Young Innovative Enterprise Scheme

€50million Young Innovative Enterprise Scheme

NESTA has successfully applied to the EU under new legislation that allows it to co-invest its public funds with other State Aid funding, becoming the first UK organisation to benefit from the Young Innovative Enterprise legislation.

The ruling allows NESTA to invest up to €50 million in total and up to €1 million per company whilst co-investing with other public funds such as Enterprise Capital Funds. David Hunter explains: "Early stage investment is heavily supported by public funding and up until now we have been unable to co-invest with public funds unless there was an equal or greater amount of private funding in the round. This new ruling opens NESTA to new opportunities for investment and will allow us to pick the best deals from some extremely effective funds."

NESTA is one of the UK’s largest seed-stage investors.

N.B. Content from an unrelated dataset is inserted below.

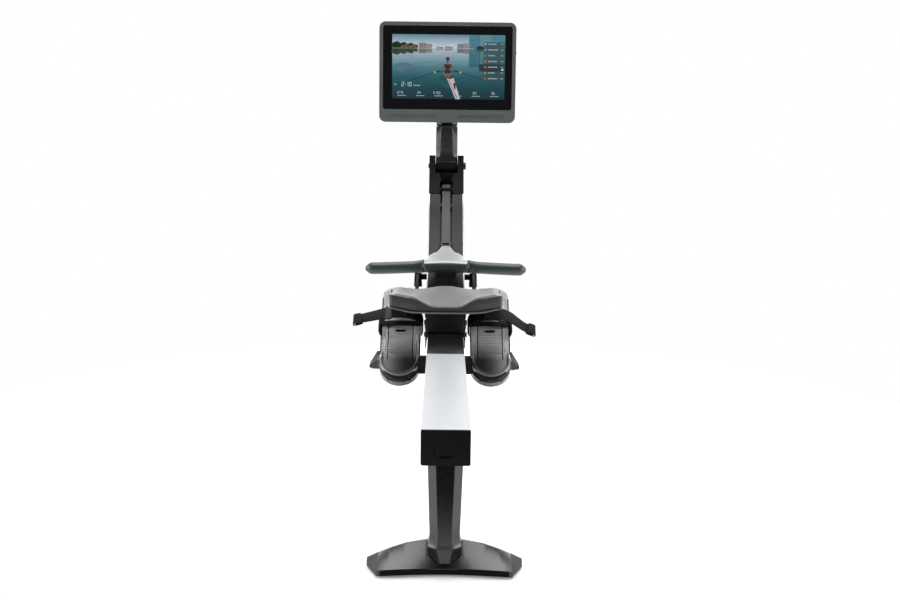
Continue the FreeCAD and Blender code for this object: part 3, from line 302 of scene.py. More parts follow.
def finish(name, wearers, colour, rough, metal=0.0, spread=0.15, blotch=7.0, grain=900.0, depth=0.02,
           stretch=(1, 1, 1), specular=0.5, sheen=0.0):
    """Surface whose colour and roughness wander a little, with a fine grain, for the CAD nodes named.

    spread is the share by which colour varies, blotch and grain are patches and grains per metre,
    and depth is the grain's height in millimetres.
    """
    material, tree, shader = new_material(name)
    fill(shader, {"Metallic": metal, "Specular IOR Level": specular, "Sheen Weight": sheen,
                  "Sheen Roughness": 0.4})
    patches = noise(tree, blotch)
    grains = noise(tree, grain, stretch, 2.0)
    both = add(tree, "Math", {0: patches, 1: grains}, operation="ADD").outputs[0]
    wander = blend_colour(tree, remap(tree, both, 0.7, 1.3, 0, 1), grey(1 - spread, colour),
                          grey(1 + spread, colour))
    tree.links.new(wander, shader["Base Color"])
    shine = remap(tree, both, 0.7, 1.3, rough * 0.88, min(rough * 1.12, 1))
    tree.links.new(shine, shader["Roughness"])
    tree.links.new(bump(tree, grains, depth * mm), shader["Normal"])
    finishes[name] = material
    for wearer in wearers.split():
        nodes[wearer].data.materials.clear()
        nodes[wearer].data.materials.append(material)
    return tree, shader


def finish_painted_shade(name, wearers, lit_tone, dark):
    """Moulded grey plastic with painted shade: darker towards the heel and the rail, where the seat shades
    the board, and darker towards the toe.
    """
    tree, shader = finish(name, wearers, (1, 1, 1), 0.3, spread=0.08, grain=700, depth=0.03)
    plain = shader["Base Color"].links[0].from_socket
    # Painted shade: the tone runs from dark at the heel and beside the rail, where the seat shades the board,
    # to the lit tone on the outer and upper part; the toe end is darker too.
    place = add(tree, "TexCoord")
    parts = add(tree, "SeparateXYZ", {0: place.outputs["Object"]})
    across = add(tree, "Math", {0: parts.outputs["X"]}, operation="ABSOLUTE").outputs[0]
    outer = remap(tree, across, 0.10, 0.165, 0, 0.16)
    upper = remap(tree, parts.outputs["Z"], 0.18, 0.225, 0, 1)
    share = add(tree, "Math", {0: outer, 1: upper}, operation="ADD", use_clamp=True)
    toe = remap(tree, parts.outputs["Z"], 0.275, 0.30, 1, 0.45)
    amount = add(tree, "Math", {0: share.outputs[0], 1: toe}, operation="MULTIPLY")
    tone = blend_colour(tree, amount.outputs[0], grey(dark), grey(lit_tone))
    tree.links.new(blend_colour(tree, 1.0, plain, tone, blend_type="MULTIPLY"), shader["Base Color"])


def finish_picture(name):
    """Lit screen: the shapes' own colours, with a faint ripple."""
    finishes[name], tree, shader = new_material(name)
    tint = add(tree, "VertexColor", layer_name="tint").outputs["Color"]
    ripple = noise(tree, 60, (0.5, 1, 3.0), 3.0)
    darker = blend_colour(tree, 0.12, tint, (0, 0.02, 0.03, 1))
    shown = blend_colour(tree, remap(tree, ripple, 0.35, 0.65, 0, 1), darker, tint)
    tree.links.new(shown, shader["Emission Color"])
    fill(shader, {"Emission Strength": 0.66, "Base Color": (0.01, 0.01, 0.012, 1), "Roughness": 0.2})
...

As part of its mission to transform the UK’s capacity for innovation, NESTA has developed an exceptional investment team and programme focused on the challenges and potential of the UK’s seed-stage innovative companies.  We combine capital investment with non-financial support to help them turn their innovative ideas into commercial successes.
 

The scheme

  • An award allocation of up to €1 million, drawn down over time in several tranches. The funds from the allocation may be distributed to the investee over time, through a series of separate investment tranches to account for the firm’s growth, investment readiness, continued potential, and other objectives established for the investee as appropriate. The criteria for follow-on tranche investment may vary between investees, and follow-on tranches from the allocation are not guaranteed.
  • Each potential investee will be assessed in a rigorous due diligence process. This could include an evaluation of: the business plan, intellectual property, technology demonstrations (including prototypes), management team, market or audience, issue or need being addressed, financial and other resource requirements, overall risk of the venture, social or commercial potential, and suitability with NESTA investment objectives[1
  • Investments are reviewed and approved by NESTA's Investments team and an independent Investment Committee comprised of noted entrepreneurs and experts from the venture capital, technology, and innovation communities.
  • Investees receive ‘more than just money'. As a major component of its seed-stage investment model, NESTA has established the largest mentorship network for innovative entrepreneurs in Europe, and will use this to provide investees with ‘soft capital' - the strategic and tactical business support that can be as critical to their development as hard finance.
  • NESTA will actively co-invest with other funds, including angel investors, private institutional funds, or publically-supported funds such as the Enterprise Capital Funds (ECFs).[2]

The requirements

To qualify for consideration under the Young Innovative Enterprise Scheme, applicant organisations must meet NESTA Investments normal investment criteria (outlined here) and according to EU rules must also be:

  • Young: defined as ‘small' (with 50 or fewer employees), and less than six years old at the time of the investment allocation.
  • Innovative: Investees must demonstrate, through a business plan or other documentation, that they will develop products, services, or processes which are technologically new or substantially improved compared to the state of the art in its industry, and which carry a risk of technological risk or failure. Alternatively, they must demonstrate that a minimum of 15% of their spend is on research and development.
  • Enterprises: defined as "any entity engaged in an economic activity, irrespective of its legal form".[3]
  • Unencumbered: Investees must not have received other public aid that does not comply with State Aid guidelines. [4]

If you are interested in being considered for a NESTA YIE investment, please apply here.


[1] At a minimum, in compliance with Sec 5.4 guidelines, the due diligence process will demonstrate that (i) the beneficiary will in the foreseeable future develop products, services or processes which are technologically new or substantially improved compared to the state of the art in its industry in the Community, and which carry a risk of technological or industrial failure, or (ii) the R&D expenses of the beneficiary represent at least 15 % of its total operating expenses in at least one of the three years preceding the granting of the aid or in the case of a start-up enterprise without any financial history, in the audit of its current fiscal period, as certified by an external auditor.  

[2] European Commission (2006) ‘Community Framework for State Aid for Research and Development and Innovation (R&D&I)'. Sec 5.4 - State Aid guidelines for Young Innovative Enterprises guidelines allows for investment to be "cumulated with other aid under this framework, with aid for research and development and innovation exempted by Regulation (EC) No 364/2004 or any successor regulation and with aid approved by the Commission under the risk capital guidelines."

[3] European Commission (2003) ‘The new SME definition. User guide and model declaration', Enterprise and Industry Publications, Brussels. Sec 5.4.

[4]  Investees can only receive a single YIE investment during the period in which it qualifies as a young innovative enterprise. This funding can be combined with other funding which complies with the European Commission's R&D&I framework, or with funding for research and development and innovation exempted by Regulation (EC) No 364/2004 or any successor regulation, or with funding approved by the Commission under its risk capital guidelines. Forms of publically-supported funding other than those mentioned can be received only 3 years after the granting of the YIE investment.